7.2. Research Limitations and Perspectives
There are certain limitations in this study on the impact of corporate digital transformation on environmental accounting information disclosure. First, this paper mainly analyzes the impact of digital transformation on environmental accounting information disclosure from two independent perspectives, namely, internal governance (e.g., executive compensation incentives) and external monitoring (e.g., analysts’ attention). However, it does not delve deeper into the interactions between these mechanisms. Future research will delve into the interactions between executive compensation incentives and analysts’ attention and analyze how they jointly affect firms’ environmental accounting information disclosure behavior. Second, this paper does not fully consider the impact of other potential mechanisms.
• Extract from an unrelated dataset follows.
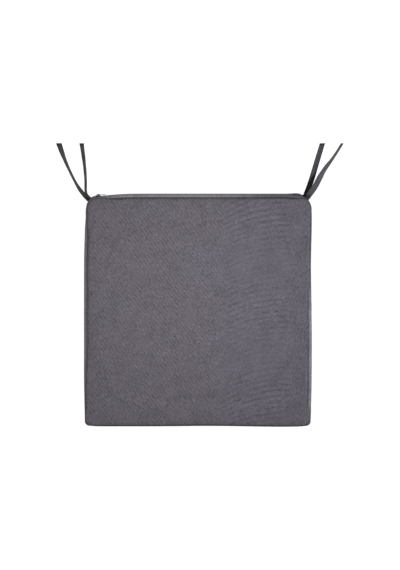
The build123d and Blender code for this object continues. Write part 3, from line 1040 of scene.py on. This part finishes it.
def buildBand(word, side):
    face, inner = bandHigh.y, bandHigh.y - pad["wall"]
    edge = zipSettings["bandEdge"]
    rounded = edge + zipSettings["foldRound"]
    top = (highSeam - lowSeam) / 2 - pad["layerStep"]
    lip = top - pad["lip"]
    rows = []
    for c in range(zipSettings["columns"] + 1):
        x = bandLow.x + (bandHigh.x - bandLow.x) * c / zipSettings["columns"]
        ruffle = zipSettings["ruffle"] * noise.noise(Vector((x / zipSettings["ruffleLength"], side * 3.0, 0.0)))
        outline = [(face - 0.25 * mm, edge + 0.02 * mm), (face - 0.05 * mm, edge + 0.25 * mm), (face, rounded)]
        outline += [(face + ruffle * k / 8, rounded + (top - rounded) * k / 8) for k in range(1, 9)]
        outline += [(bandLow.y, top), (bandLow.y, lip), (inner, lip)]
        outline += [(inner, rounded + (top - rounded) * k / 8) for k in (6, 4, 2)]
        outline += [(inner, edge + 0.5 * mm), (inner + 0.1 * mm, edge + 0.1 * mm)]
        rows.append([pulled((x, y, zipMiddle + side * level)) for y, level in outline])
    mesh = gridMesh(word + "ZipBand", rows, wrapColumns=True, capRows=True)
    obj = makeObject(word + "ZipBand", mesh, boxingFabric, recalc=True)
    settle(obj, "cover", "cover_fabric", word + "_zip_band")


def buildTape(word):
    low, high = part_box(word + "_zip_tape")
    soft = zipSettings["tapeSoftness"]
    middle = (low.z + high.z) / 2
    section = [(low.y, low.z + soft), (low.y + soft, low.z), (high.y - soft, low.z), (high.y, low.z + soft),
               (high.y, middle), (high.y, high.z - soft), (high.y - soft, high.z), (low.y + soft, high.z),
               (low.y, high.z - soft), (low.y, middle)]
    rows = []
    for c in range(zipSettings["columns"] + 1):
        x = low.x + (high.x - low.x) * c / zipSettings["columns"]
        rows.append([Vector((x, y, z)) for y, z in section])
    mesh = gridMesh(word + "ZipTape", rows, wrapColumns=True, capRows=True)
    obj = makeObject(word + "ZipTape", mesh, zipTape, recalc=True)
    settle(obj, "cover", "zip_tape", word + "_zip_tape")


for word, side in (("upper", 1), ("lower", -1)):
    buildBand(word, side)
    buildTape(word)


def repeatTree(name, material, loop):
    # copies of one small bent tube along a line, at a spacing, each one's up side from the line's own attribute
    tree = bpy.data.node_groups.new(name, "GeometryNodeTree")
    sockets = tree.interface
    sockets.new_socket(name="Line", in_out="INPUT", socket_type="NodeSocketGeometry")
    keys = {key: sockets.new_socket(name=key, in_out="INPUT", socket_type="NodeSocketFloat").identifier
            for key in ("Spacing", "Thread Radius")}
    sockets.new_socket(name="Mesh", in_out="OUTPUT", socket_type="NodeSocketGeometry")
    given = addNode(tree, "NodeGroupInput").outputs
    line = addNode(tree, "GeometryNodeMeshToCurve", {0: given["Line"]})
    spaced = addNode(tree, "GeometryNodeResampleCurve",
                     {"mode": "LENGTH", "Curve": line, "Length": given["Spacing"]})
    bend = addNode(tree, "GeometryNodeCurvePrimitiveBezierSegment",
                   {"Resolution": 6, "Start": loop[0], "Start Handle": loop[1], "End Handle": loop[2],
                    "End": loop[3]})
    ring = addNode(tree, "GeometryNodeCurvePrimitiveCircle", {"Resolution": 6, "Radius": given["Thread Radius"]})
    tube = addNode(tree, "GeometryNodeCurveToMesh",
                   {"Fill Caps": True, "Curve": bend, "Profile Curve": ring})
    tangent = addNode(tree, "GeometryNodeInputTangent")
    upward = addNode(tree, "GeometryNodeInputNamedAttribute", {"data_type": "FLOAT_VECTOR", "Name": "upward"})
    axes = addNode(tree, "FunctionNodeAxesToRotation",
                   {"primary_axis": "X", "secondary_axis": "Z", "Primary Axis": tangent,
                    "Secondary Axis": upward})
    copies = addNode(tree, "GeometryNodeInstanceOnPoints", {"Points": spaced, "Instance": tube,
                                                            "Rotation": axes})
    real = addNode(tree, "GeometryNodeRealizeInstances", {0: copies})
    smooth = addNode(tree, "GeometryNodeSetShadeSmooth", {0: real})
    painted = addNode(tree, "GeometryNodeSetMaterial", {"Material": material, 0: smooth})
    addNode(tree, "NodeGroupOutput", {0: painted})
    return tree, keys


def repeatAlong(name, tree, keys, line, spacing, radius):
    # copies along a line on the zip's face, their up sides to the rear
    mesh = bpy.data.meshes.new(name)
    mesh.from_pydata([tuple(p) for p in line], [(i, i + 1) for i in range(len(line) - 1)], [])
    attribute = mesh.attributes.new("upward", "FLOAT_VECTOR", "POINT")
    for item in attribute.data:
        item.vector = (0, 1, 0)
    obj = bpy.data.objects.new(name, mesh)
    bpy.context.scene.collection.objects.link(obj)
    modifier = obj.modifiers.new("repeat", "NODES")
    modifier.node_group = tree
    modifier[keys["Spacing"]] = spacing
    modifier[keys["Thread Radius"]] = radius
    applyModifiers(obj)
    return obj


half, radius = zipSettings["stitchLength"] / 2, zipSettings["stitchRadius"]
stitch = [(-half, 0, -0.6 * radius), (-0.6 * half, 0, 1.6 * radius), (0.6 * half, 0, 1.6 * radius),
          (half, 0, -0.6 * radius)]
stitchTree, stitchKeys = repeatTree("bandStitches", sewingThread, stitch)
for word, side in (("upper", 1), ("lower", -1)):
    level = zipMiddle + side * (zipSettings["bandEdge"] + zipSettings["stitchInset"])
    start, end = bandLow.x + zipSettings["stitchEnds"], bandHigh.x - zipSettings["stitchEnds"]
    line = [Vector((start + (end - start) * i / 80, bandHigh.y, level)) for i in range(81)]
    stitches = repeatAlong(word + "BandStitches", stitchTree, stitchKeys, line,
                           zipSettings["stitchSpacing"], radius)
    settle(stitches, "cover", "cover_fabric")

    coilLow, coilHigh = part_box(word + "_zip_coil")
    root = coilHigh.z if side > 0 else coilLow.z
    turn = [(x * mm, side * y * mm, z * mm) for x, y, z in zipSettings["coilTurn"]]
    coilTree, coilKeys = repeatTree(word + "CoilTurns", nylonCoil, turn)
    offset = 0.5 * zipSettings["pitch"] if side > 0 else 0.0  # the two rows mesh, half a turn apart
    start, end = coilLow.x + zipSettings["coilInset"][0], coilHigh.x - zipSettings["coilInset"][1]
    line = [Vector((x + offset, coilLow.y, root)) for x in (start, end)]
    coil = repeatAlong(word + "ZipCoil", coilTree, coilKeys, line, zipSettings["pitch"], zipSettings["coilThread"])
    settle(coil, "cover", "zip_coil", word + "_zip_coil")

for node, name, body in (("zip_slider", "zipSlider", "slider"), ("zip_puller", "zipPuller", "puller")):
    # the part's own shape with its edges broken
    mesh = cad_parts[node].data.copy()
    shell = bmesh.new()
    shell.from_mesh(mesh)
    bmesh.ops.remove_doubles(shell, verts=shell.verts, dist=0.002 * mm)
    bmesh.ops.dissolve_limit(shell, angle_limit=math.radians(4), verts=shell.verts, edges=shell.edges)
    bmesh.ops.recalc_face_normals(shell, faces=shell.faces)
    shell.to_mesh(mesh)
    shell.free()
    obj = makeObject(name, mesh, blackLacquer)
    bevel = obj.modifiers.new("edges", "BEVEL")
    bevel.width = zipSettings["edgeBreak"]
    bevel.segments = 2
    bevel.limit_method = "ANGLE"
    bevel.angle_limit = math.radians(35)
    bevel.harden_normals = True
    applyModifiers(obj)
    settle(obj, body, "zip_metal", node)
print("zip made")


# Foam core
foam = {
    "side": 40,
    "gap": 0.6 * mm,  # from the cover's inside
    "floorGap": 0.7 * mm,
    "channel": 4.2 * mm,  # room for the tapes and the slider's back plate along the rear
    "channelLevels": (9 * mm, 12.5 * mm),
    # mm inwards, mm up
    "profile": [(6.9, 5.2), (0.2, 5.6), (0.0, 9), (0.0, 13), (0.0, 17.5), (0.0, 22), (0.0, 26), (0.2, 29.4),
                (6.9, 29.8), (7.4, 33.2), (9.0, 34.0), (14.0, 35.0), (22.0, 35.6)],
    "crown": 0.6 * mm,
}


def buildFoam():
    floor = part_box("foam_core")[0].z
    inset = pad["faceInset"] + pad["wall"] + foam["gap"]
    shape = [(8.5, floor + foam["floorGap"]), (7.0, floor + foam["floorGap"] + 0.6 * mm)]
    shape += [(step, level * mm) for step, level in foam["profile"]]
    rings = []
    for step, z in shape:
        ring = []
        for place in places(4 * foam["side"]):
            flat, normal = outlineAt(inset + step * mm, place)
            behind = max(normal.y, 0) ** 2 * (1 - ease(abs(z - zipMiddle), *foam["channelLevels"]))
            ring.append(lifted(place, inset + step * mm + behind * foam["channel"], z))
        rings.append(ring)
    mesh = sheetMesh("foamCore", rings, foam["side"], foam["crown"])
    shell = bmesh.new()
    shell.from_mesh(mesh)
    bmesh.ops.contextual_create(shell, geom=[e for e in shell.edges if e.is_boundary])
    bmesh.ops.triangulate(shell, faces=[f for f in shell.faces if len(f.verts) > 4])
    shell.to_mesh(mesh)
    shell.free()
    obj = makeObject("foamCore", mesh, cutFoam, recalc=True)
    settle(obj, "cover", "foam", "foam_core")


buildFoam()
print("foam made")


# Floor and light
studio = {
    "paper": "A3A3A3",
    "paperGlow": 0.92,
    "floor": 40.0,
    "world": 0.40,
    "keyPower": 1.98,
    "keySize": 0.30,
    "keyPlace": (0.0, 0.07, 0.54),
}
# white paper sweep: matt and even, with a little light of its own
paper, tree = newMaterial("whitePaperSweep")
finishMaterial(tree, {"Base Color": linearColor(studio["paper"]), "Roughness": 0.9, "Specular IOR Level": 0.1,
                      "Emission Color": (1, 1, 1, 1), "Emission Strength": studio["paperGlow"]})
floorMesh = bpy.data.meshes.new("floor")
size = studio["floor"]
floorMesh.from_pydata([(-size, -size, 0), (size, -size, 0), (size, size, 0), (-size, size, 0)], [], [(0, 1, 2, 3)])
floorObject = makeObject("floor", floorMesh, paper)

world = bpy.data.worlds.new("studio")
bpy.context.scene.world = world
world.use_nodes = True
background = world.node_tree.nodes["Background"].inputs
background["Color"].default_value = (1, 1, 1, 1)
background["Strength"].default_value = studio["world"]

# one square soft light over the pad's rear half, shining straight down
keyData = bpy.data.lights.new("keyLight", "AREA")
keyData.shape = "SQUARE"
keyData.size = studio["keySize"]
keyData.energy = studio["keyPower"]
keyLight = bpy.data.objects.new("keyLight", keyData)
bpy.context.scene.collection.objects.link(keyLight)
keyLight.location = studio["keyPlace"]
keyLight.visible_camera = False
bpy.context.scene.view_settings.view_transform = "Standard"
print("floor and light set")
Future research could analyze how external pressures (e.g., institutional investors, customers, and NGOs) moderate the relationship between digital transformation and environmental accounting information disclosure. Finally, this paper focuses on the facilitating effect of digital transformation on environmental accounting information disclosure, but the two may have an alternating relationship in terms of resource allocation. Digital transformation and environmental accounting information disclosure may compete for limited funds and managerial attention due to limited corporate resources, especially when capital budgets are constrained. Future research can introduce corporate financial constraint variables to analyze the relationship between digital transformation and environmental accounting information disclosure under different resource conditions.